[start]
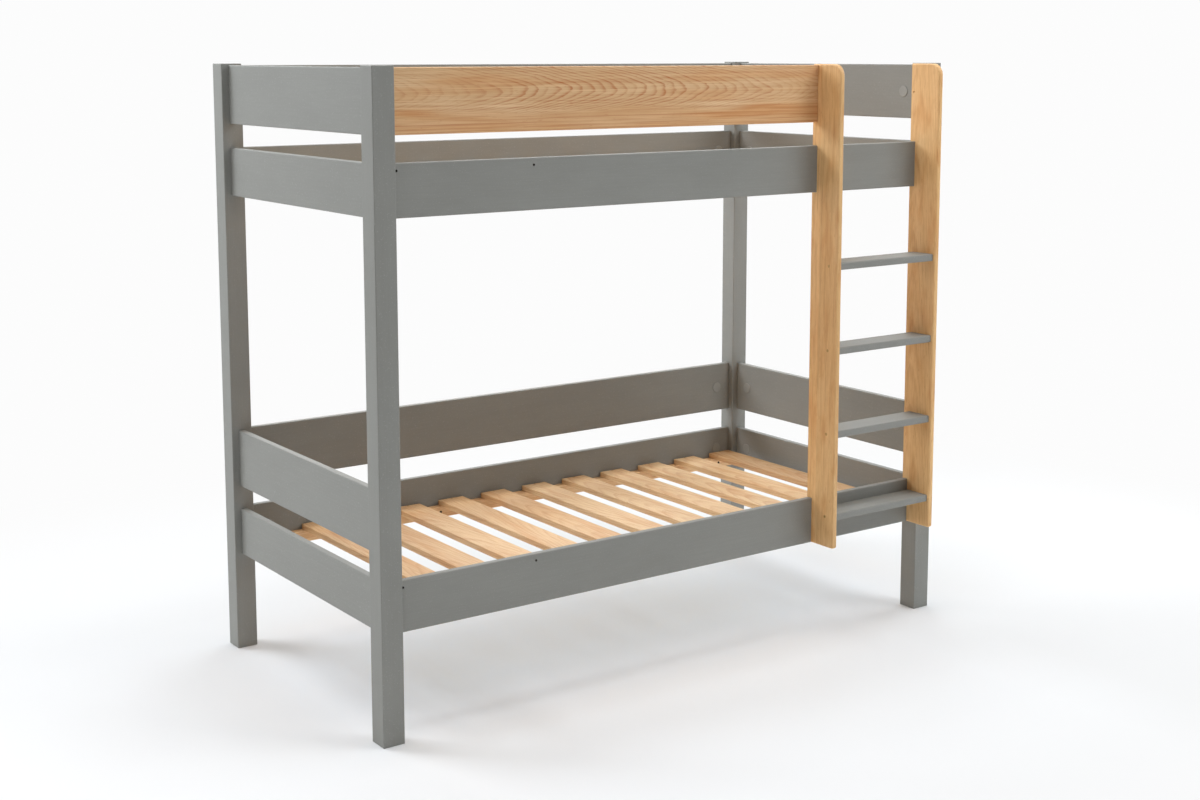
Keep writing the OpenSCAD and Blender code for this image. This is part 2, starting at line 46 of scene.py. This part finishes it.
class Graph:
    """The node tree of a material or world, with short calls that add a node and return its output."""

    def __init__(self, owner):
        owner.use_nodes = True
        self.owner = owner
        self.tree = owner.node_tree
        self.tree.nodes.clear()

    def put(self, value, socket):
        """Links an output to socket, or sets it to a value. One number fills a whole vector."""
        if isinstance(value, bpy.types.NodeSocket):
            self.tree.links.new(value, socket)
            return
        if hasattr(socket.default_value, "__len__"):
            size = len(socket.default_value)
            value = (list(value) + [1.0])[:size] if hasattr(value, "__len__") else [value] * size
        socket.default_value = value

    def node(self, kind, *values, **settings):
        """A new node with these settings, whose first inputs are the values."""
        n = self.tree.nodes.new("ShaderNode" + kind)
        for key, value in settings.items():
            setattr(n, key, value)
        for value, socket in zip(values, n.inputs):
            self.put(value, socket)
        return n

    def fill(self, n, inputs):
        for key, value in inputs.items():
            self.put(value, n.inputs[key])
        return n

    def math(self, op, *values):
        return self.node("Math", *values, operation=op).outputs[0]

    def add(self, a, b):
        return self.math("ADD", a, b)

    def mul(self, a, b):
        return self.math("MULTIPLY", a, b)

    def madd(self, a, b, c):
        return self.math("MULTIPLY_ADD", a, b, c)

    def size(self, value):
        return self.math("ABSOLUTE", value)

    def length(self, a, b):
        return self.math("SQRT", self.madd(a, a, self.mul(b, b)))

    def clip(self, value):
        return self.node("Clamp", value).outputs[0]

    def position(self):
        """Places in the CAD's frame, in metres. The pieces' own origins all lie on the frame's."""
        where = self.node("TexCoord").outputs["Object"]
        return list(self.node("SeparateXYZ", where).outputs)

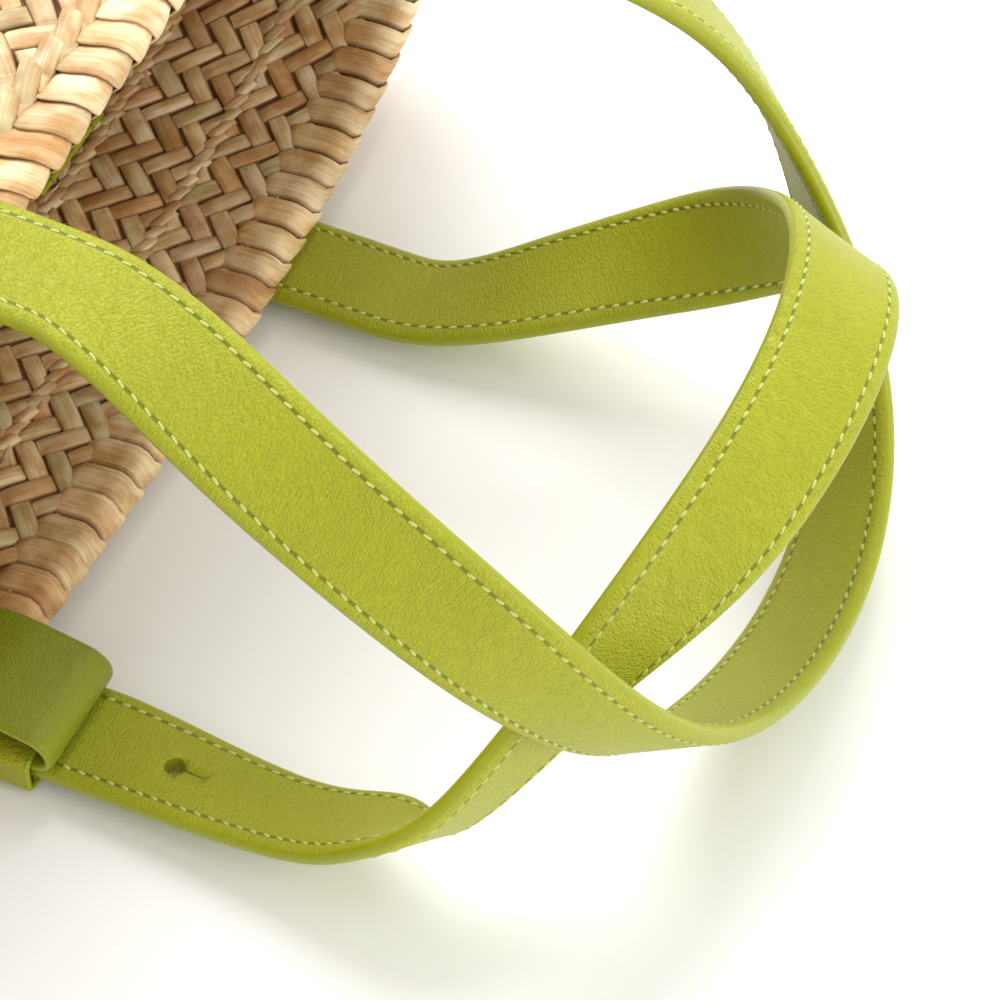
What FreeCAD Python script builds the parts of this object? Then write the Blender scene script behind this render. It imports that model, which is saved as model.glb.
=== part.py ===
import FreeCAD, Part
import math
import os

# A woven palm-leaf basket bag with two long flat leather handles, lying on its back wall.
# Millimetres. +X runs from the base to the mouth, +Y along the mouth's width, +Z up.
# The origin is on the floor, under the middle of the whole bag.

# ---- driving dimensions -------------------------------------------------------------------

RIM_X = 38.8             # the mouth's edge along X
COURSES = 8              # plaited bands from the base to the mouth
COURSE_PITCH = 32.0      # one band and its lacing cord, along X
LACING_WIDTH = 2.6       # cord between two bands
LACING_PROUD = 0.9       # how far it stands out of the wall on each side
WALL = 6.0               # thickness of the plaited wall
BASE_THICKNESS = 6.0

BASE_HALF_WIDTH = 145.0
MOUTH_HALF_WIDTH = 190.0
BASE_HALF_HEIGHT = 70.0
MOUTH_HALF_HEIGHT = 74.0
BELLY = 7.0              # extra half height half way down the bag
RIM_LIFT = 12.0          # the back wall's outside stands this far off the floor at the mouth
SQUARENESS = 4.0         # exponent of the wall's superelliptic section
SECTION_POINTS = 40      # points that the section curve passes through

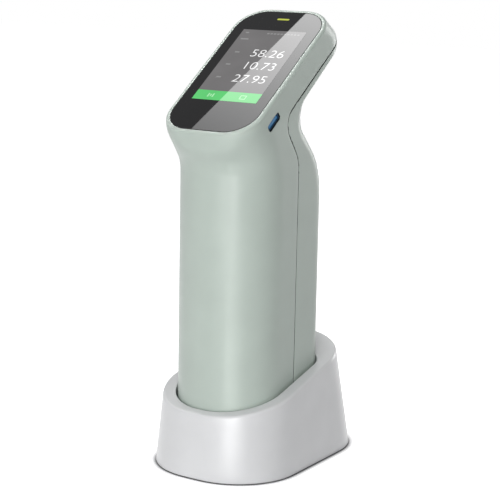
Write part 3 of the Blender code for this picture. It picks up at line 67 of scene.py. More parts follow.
[end]
[start]
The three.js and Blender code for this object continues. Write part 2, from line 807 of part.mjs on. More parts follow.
[end]
Pick each line holding the word "that" out of the listing.

**Task response**
    """The node tree of a material or world, with short calls that add a node and return its output."""
What FreeCAD Python script builds the parts of this object? Then write the Blender scene script behind this render. It imports that model, which is saved as model.glb.
SECTION_POINTS = 40      # points that the section curve passes through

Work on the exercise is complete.